On a breezy sunny Saturday morning, with all gears still working correctly, the intrepid travellers rolled into Brighton, a few turns later Betty announced; “Your destination is ahead on the left”. Excellent news indeed. Then she chortled; “You have reached your destination”. Okaaaay . . there’s a large car park on the right and what appeared to be office buildings on the left. Where’s the Hotel? It must be here somewhere? Taking an executive decision, Ron pulled into the multilevel carpark and found a convenient park on the lower level. Leaving Judy again in charge of vehicle security, Ron decamped back to the
street to find the bloody hotel. There it was, directly opposite the car park entry with a 5m high sign. Pondering senility and various other versions of perceptive incompetence, Ron rationalised that it was because the impressive bloody sign was at least 10m above the road level. Not visible at all from car eye level. Must hire a convertible next time! Ron enters the hotel to inquire where we might park as hotel guests. Across the road in the multilevel carpark. He did not even bother pretending he knew it all along. It was too early get a room, but we checked the bags into storage and walked downtown to check out the action that is Brighton.

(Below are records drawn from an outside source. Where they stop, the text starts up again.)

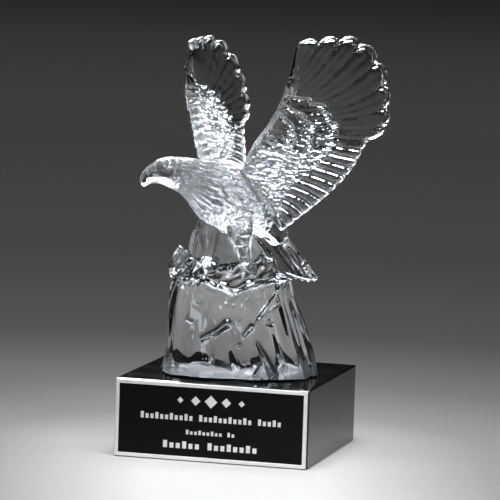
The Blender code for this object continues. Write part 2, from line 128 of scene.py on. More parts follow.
# Wing, counted in feathers from the leading edge. Its sheet is drawn from the
# side, as back and up: the arm, a middle curve that bends the feathers, and
# the feather ends of the hand and of the forearm, which meet within a short count.
HAND_FEATHERS = 8
ARM_FEATHERS = 12
FEATHERS = HAND_FEATHERS + ARM_FEATHERS
HAND_TO_ARM = 0.15
WING_ARM = ((0, -1.0, 66.4), (3, -2.5, 57.0), (6, -4.0, 48.4), (9, -6.2, 37.8),
            (12, -9.0, 25.3), (14.5, -9.0, 12.0), (17, -4.0, 0.5), (20, 7.0, -13.5))
WING_BEND = ((0, -1.0, 76.0), (3, 11.5, 47.3), (6, 21.5, 36.5), (9, 26.0, 28.2),
             (13, 23.0, 13.5), (17, 18.0, -0.3), (20, 14.4, -12.0))
HAND_ENDS = ((0, 0.0, 86.5), (2, 23.5, 88.8), (3, 36.0, 87.0), (4, 49.0, 77.0),
             (5, 56.3, 63.5), (6, 59.2, 50.2), (7, 59.8, 39.3), (8, 55.0, 32.5))
ARM_ENDS = ((8, 50.6, 31.0), (11, 46.1, 14.8), (14, 38.5, 0.6), (17, 29.6, -12.1), (20, 22.7, -22.6))

# How far out the sheet lies: it rises from the line between shoulder and
# rump, flattens towards the feather ends and bulges along the arm.
SHOULDER = np.array((-12.0, 28.0))
SPREAD_DIRECTION = np.array((0.817, 0.577))
ROOT_OUT = 14.0
SPREAD_SLOPE = 0.95
SPREAD_CUP = 0.0045
SPREAD_LEAST = -6.0
ARM_BULGE = 7.0

# Share of their full length at which the hand and forearm feathers are held, and
# the feather counts between which one turns into the other
LEFT_REACH = (1.0, 1.0)
RIGHT_REACH = (0.74, 0.93)
REACH_TURN = (1, 6)

# Step for the wing's slope, its half thickness, and how it thins along the
# feathers and at its edges
WING_STEP = 0.02
WRIST_HALF = 2.9
SHOULDER_HALF = 5.6
SHOULDER_COUNT = 13
FEATHER_HALF = 1.5
ARM_TAPER = 1.6
ARM_TAPER_POWER = 1.5
EDGE_SHARE = 0.06
EDGE_COUNT = 0.6
EDGE_LEAST = 0.25

# Feather ends, and the ridges, shafts and hollowed vanes of the long feathers
HAND_SCALLOP = 3.4
ARM_SCALLOP = 1.8
SCALLOP_MIDDLE = 0.7
SCALLOP_BEGIN = 0.6
HAND_RIDGE = 0.14
ARM_RIDGE = 0.6
RIDGE_WIDTH = 0.45
RIDGE_LEAST = 0.45
RIDGE_KNOTS = 0.75
RIDGE_KNOTS_ACROSS = 1.7
RIDGE_KNOTS_ALONG = 11
HAND_RIDGES_END = (0.5, 1.5)
SHAFT_SHARE = 0.5
BOWL_DEPTH = 0.5
VANE_WIDTH = 3.2
VANE_SPREAD = 4.0
HAND_VANE_SPREAD = 4.5
VANES_BEGIN = (0.95, 1.04)
RIM_LIFT = 0.6
RIM_PLACE = (0.965, 0.985)

# Small feathers that cover a share of the long ones: at the leading edge, then
# how much is added between two feather counts
COVERT_ROOT = 0.08
COVERT_STEPS = ((0.32, 2.5, 3.3), (0.14, 3.6, 4.8), (0.12, 5.0, 9.0), (-0.16, 9.5, 15.0))

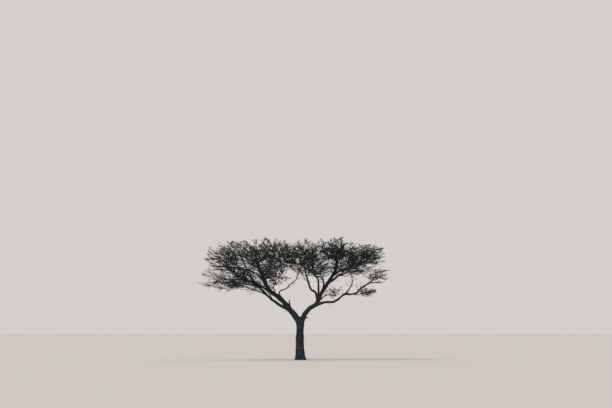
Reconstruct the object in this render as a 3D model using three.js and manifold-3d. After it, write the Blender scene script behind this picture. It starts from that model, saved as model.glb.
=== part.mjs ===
// A flat-topped acacia tree with a forked trunk, open boughs and a thin crown of feathery foliage.
// Millimetres, +Z up. The origin is on the trunk's axis in the flat cut at ground level.
// +X runs across the crown to the right, and -Y is the front of the tree.

import * as THREE from "three";
import { mergeVertices } from "three/addons/utils/BufferGeometryUtils.js";
import Module from "manifold-3d";

const METRE = 1000;

// Driving dimensions, in millimetres
const GAP = 0.3; // between a limb and what carries it
const TRUNK_HEIGHT = 2820; // ground to the crotch of the fork
const TRUNK_RADIUS = { ground: 335, waist: 266, top: 256 };
const TRUNK_LEAN = { across: 35, front: -60, bow: 45 }; // of its top, and of its middle towards -X
const FORK = { swell: 34, height: 300 }; // the trunk widens again below the crotch
const FLARE = { lobes: 5, depth: 0.34, height: 620 }; // the root flare stands out by depth at the ground
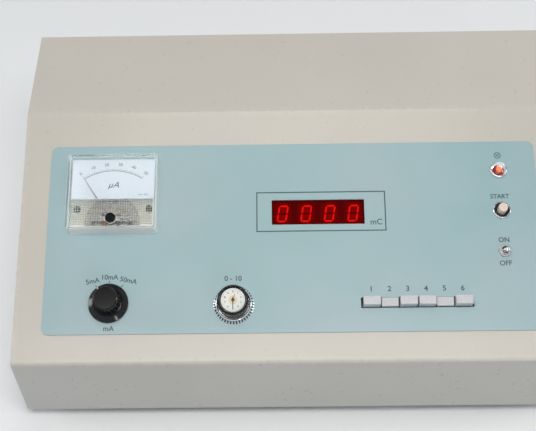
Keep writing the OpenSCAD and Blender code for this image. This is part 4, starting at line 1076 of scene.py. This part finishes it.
def bar_finish(face):
    """0 for the block, 1 for a lit bar and 2 for a dark one."""
    x, s, h = from_slope(face.center)
    if h < BLOCK_TOP:
        return 0
    x = (x - DISPLAY[0]) % DIGIT_PITCH - DIGIT_PITCH / 2
    s -= DISPLAY[1]
    in_middle = abs(s) < MIDDLE_S and abs(x) < MIDDLE_X
    in_point = x > POINT_X and s < POINT_S
    return 2 if in_middle or in_point else 1


dressed("display_digits", block_face, bar_light, bar_dark, edge=0.04, rounds=1, choose=bar_finish)
red_window = worn(
    "red_window", (112, 2, 4), 0.1, patches=(0.3, 4, 0.4), other=(98, 2, 4),
    sheen=(0.4, 5, 0.06, 0.14), Specular_IOR_Level=0.15,
)
red_window.share_with(red_window.node("ShaderNodeBsdfTransparent", Color=(1.0, 0.2, 0.16, 1)), 0.55)
coated(red_window, "display_filter")

# %% [markdown]
# ## Range knob
# A fluted black knob on a dished skirt, pointing at the smallest range. A white line fills the groove in
# its skirt. The knob is turned and milled in the CAD, so here it gets soft edges, a deep gloss with
# hairline scuffs, and the filled line as a piece that turns with it.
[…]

Edgy, alternative streets reminiscent of Melbourne’s Brunswick Street precinct. Loads of street art, cafes galore, street performers and a bit of a hipster thing going on. We headed to the Brighton Pavilion. This is a gaudy construction of exotic domes and minarets; built by The Prince of Wales (later George IV), so he could have naughty weekends away with a Mrs FitzHerbert. Downstairs was designed to be very impressive with Salons, dining halls and music rooms extravagantly decorated with Indian
and Chinese themes. Some of the decoration makes Versailles look tame. Sadly, no photos allowed inside – google it to see the incredible interiors. The upstairs residential areas were much simpler. George’s successor William IV and then Queen Victoria also used it as a retreat, but the development of railways and easy travel by the masses made Brighton a bit crowded and too public a place for the royals and ultimately it was acquired by the City of Brighton and developed into a tourist attraction. An incredible building and a must-see for visitors to Brighton – worth the journey alone. Brighton seems to still have a reputation as a place to go for a romantic sea-side weekend. The foreshore is lined with endless wedding cake hotels. And opposite; the Brighton Pier; the pier that epitomises the British sea-side resort. Gaudy and festooned with lights, even in daytime. The amusement arcade extended clear to the horizon, the hordes were taking selfies, food stalls to burn and enough fish & chip shops to service the entire Australian continent. Brighton was packed on a cool, late October Saturday. What must it be like in summer? A hoponhopoff bus tour was an excellent idea. That it finished at a toy museum opposite our hotel was a bonus. Great fun; although mostly model trains. There was some serious grey power and velour pullover action in this museum. Next - back to London and thinking of home.